(251v) Clarification of Breast-Cancer Infected Peripheral Mononuclear Blood Cells in a Semi-Circular Insulator-Based Microfluidic Channel

Currently, early stage breast cancer detection is a major challenge faced by developed and developing countries. This work presents a simulation approach to characterize and separate breast cancer infected peripheral blood mononuclear cells (iPBMCs) from the healthy mononuclear cells (PBMCs) using peripheral blood stream via electrodeless dielectrophoresis (eDEP) on a microfluidic platform.

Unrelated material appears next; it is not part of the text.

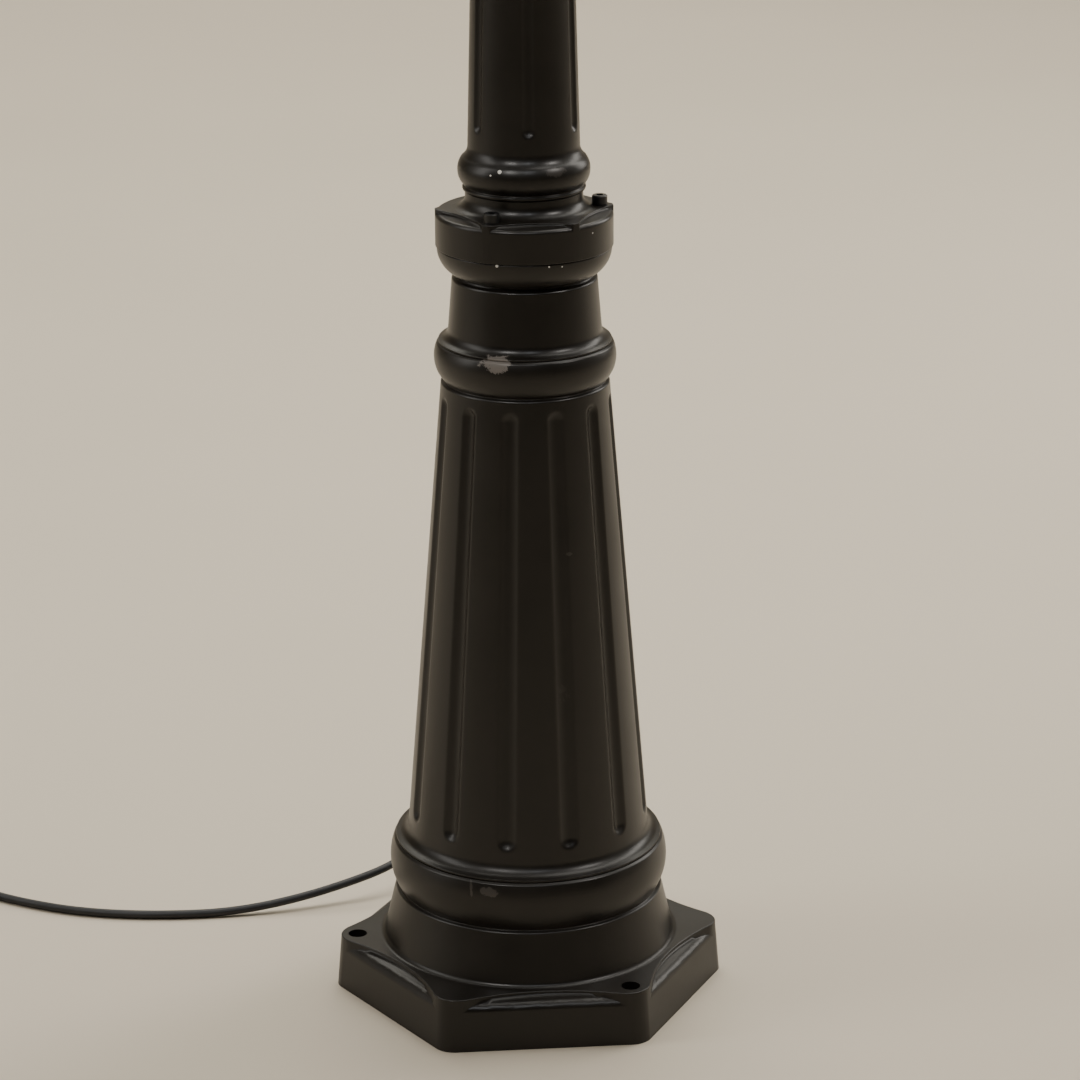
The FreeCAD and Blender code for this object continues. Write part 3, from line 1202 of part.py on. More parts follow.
def cord(label, points):
    """A round tube along a rounded path, compared with its section times its length."""
    path, radii = rounded_path(points)
    radius = number("cord_radius")
    first = path.Edges[0]
    section = Part.Wire([Part.Circle(first.valueAt(first.FirstParameter),
                                     first.tangentAt(first.FirstParameter), radius).toShape()])
    solid = path.makePipeShell([section], True, False)
    expected = math.pi * radius * radius * path.Length
    smallest = min(radii) if radii else 0
    print(f"{label}: length {path.Length:.1f}, volume ratio {solid.Volume / expected:.4f}, "
          f"smallest bend {smallest:.1f}, radii {[round(r) for r in radii]}")
    made = doc.addObject("Part::Feature", label)
    made.Shape = solid
    return node(made)


OUT = number("gland_height")
REST = number("cord_rest")
EXIT_Y = number(f"{GLAND_SEAT}+22+guard_length")
LEAD_ROUTE = [
    (0, EXIT_Y, OUT), (0, 190.8, OUT), (-11, 214.8, OUT - 5), (-36, 227.8, OUT - 15),
    (-63, 223.8, OUT - 25), (-88, 205.8, OUT - 34), (-113, 185.8, OUT - 42),
    (-150, 172, 18.5), (-192, 160, 11.5), (-236, 152.5, 6), (-272, 149.5, REST), (-306, 149.5, REST),
    (-342, 153, REST), (-378, 160.5, REST), (-412, 173, REST), (-446, 191.5, REST), (-474, 211, REST),
    (-497, 231, REST),
]
cord("power_lead", LEAD_ROUTE)

# The stored length lies in a neat coil of two layers, three turns each, then runs into the plug.
DIAMETER = 2 * number("cord_radius")
ahead = Vector(*LEAD_ROUTE[-1]) - Vector(*LEAD_ROUTE[-2])
ahead.normalize()
outer_turn, inner_turn = number("coil_outer_turn"), number("coil_inner_turn")
COIL_CENTRE = Vector(*LEAD_ROUTE[-1]) + Vector(-ahead.y, ahead.x, 0) * outer_turn
coil = new_body("stored_coil")
spin(coil, [
    ("coil_inner_turn-cord_radius", "0.3"), ("coil_outer_turn+cord_radius", "0.3"),
    ("coil_outer_turn+cord_radius", "cord_rest+3*cord_radius"),
    ("coil_inner_turn-cord_radius", "cord_rest+3*cord_radius"),
])
node(coil, Placement(Vector(COIL_CENTRE.x, COIL_CENTRE.y, 0), Rotation()))

TAIL_X = COIL_CENTRE.x - (outer_turn + inner_turn) / 2
TAIL_HEIGHT = REST + DIAMETER + 0.2
PLUG_Y = COIL_CENTRE.y - 44
cord("lead_tail", [(TAIL_X, COIL_CENTRE.y - 20, TAIL_HEIGHT), (TAIL_X, PLUG_Y, TAIL_HEIGHT)])

INNER_ROUTE = [
    (0, EXIT_Y, OUT), (0, 96, OUT), (0, 60, OUT + 18), (0, 31, OUT + 62), (0, 11, OUT + 140), (0, 0, OUT + 250),
    (0, 0, number(f"{CASE_LOW}+30")), (0, 12.5, number(f"{CASE_LOW}+62")), (0, 12.5, number(f"{CASE_LOW}+84")),
]
cord("inner_lead", INNER_ROUTE)

plug_place = Placement(Vector(TAIL_X, PLUG_Y, TAIL_HEIGHT), Rotation(X_AXIS, 90))
SLEEVE = 26
BODY = 36
sleeve = new_body("plug_sleeve")
spin(sleeve, [("0", "0"), ("cord_radius+0.9", "0"), ("cord_radius+4", f"{SLEEVE}"), ("0", f"{SLEEVE}")])
grip = new_body("plug_grip")
pad(grip, outline(new_sketch(grip, "XY_Plane", lift=f"{SLEEVE}"),
                  [("-15", "-11.5"), ("15", "-11.5"), ("15", "11.5"), ("-15", "11.5")]), f"{BODY}")
round_edges(grip, "Fillet", "6", lambda edge: edge.BoundBox.ZLength > 20)
round_edges(grip, "Fillet", "2.5", lambda edge: edge.BoundBox.ZMax < SLEEVE + 0.1)
node(fused("plug_body", sleeve, grip), plug_place)
blades = [
    block(f"plug_blade_{i + 1}", ("1.5", "6.4", "17"), (f"{x}-0.75", "0.8", f"{SLEEVE + BODY}"))
    for i, x in enumerate((-6.35, 6.35))
]
blades.append(rod("plug_earth_pin", "2.4", "19", ("0", "-7", f"{SLEEVE + BODY}")))
node(group("plug_pins", blades), plug_place)

# ---------------------------------------------------------------- checks and export

doc.recompute()
for thing in doc.Objects:
    if "Invalid" in thing.State or "Error" in thing.State:
        raise RuntimeError(f"{thing.Label} failed: {thing.State}")
os.makedirs("parts", exist_ok=True)
for thing in NODES:
    if thing.Shape.isNull() or not thing.Shape.isValid():
        raise RuntimeError(f"{thing.Label} has no valid shape")
    thing.Shape.exportStep(f"parts/{thing.Label}.step")
    print(f"{thing.Label}: {len(thing.Shape.Solids)} solid(s), {thing.Shape.Volume / 1000:.1f} cm3")
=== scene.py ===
import bmesh
import bpy
import json
import math
from mathutils import Matrix, Vector


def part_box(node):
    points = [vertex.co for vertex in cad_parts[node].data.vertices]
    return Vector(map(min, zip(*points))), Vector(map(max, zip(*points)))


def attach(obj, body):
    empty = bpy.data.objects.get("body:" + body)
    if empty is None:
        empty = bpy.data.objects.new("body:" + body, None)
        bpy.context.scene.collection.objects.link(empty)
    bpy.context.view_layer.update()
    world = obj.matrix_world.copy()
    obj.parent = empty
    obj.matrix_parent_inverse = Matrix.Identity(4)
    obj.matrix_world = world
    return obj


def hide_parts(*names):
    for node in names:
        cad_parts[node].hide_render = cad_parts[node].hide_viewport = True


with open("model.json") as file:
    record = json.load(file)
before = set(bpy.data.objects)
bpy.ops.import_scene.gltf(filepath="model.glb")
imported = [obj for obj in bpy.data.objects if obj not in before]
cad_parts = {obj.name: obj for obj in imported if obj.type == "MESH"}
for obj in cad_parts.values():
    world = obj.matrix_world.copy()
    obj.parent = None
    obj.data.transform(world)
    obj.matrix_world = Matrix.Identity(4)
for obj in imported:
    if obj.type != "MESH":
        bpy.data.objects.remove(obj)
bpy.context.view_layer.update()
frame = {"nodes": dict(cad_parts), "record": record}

bodyOfNode = {n: body for body, members in frame["record"]["behaviour"]["bodies"].items() for n in members}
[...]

COMSOL Mutiphysics v5.2a was used to simulate the device geometry consisting of a microchannel incorporating semicircular obstacles and bifurcating into two outlet channels with different applied voltages and different inlet concentrations in the range of 1 iPBMC per 10 - 108 healthy PBMCs. Mathematical models were solved for current conservation along with fluid flow, convection, and diffusion to predict the concentration distribution of the cells. Flux streamlines were used to represent the path followed by iPBMCs and PBMCs. Results indicate an optimal separation at 30 V and a recovery rate of ~ 89% irrespective of the concentration of the iPBMCs fed into the device. A micro well was used to obtain the electrophysiological properties of iPBMCs and PBMCs and these were used in optimizing the device.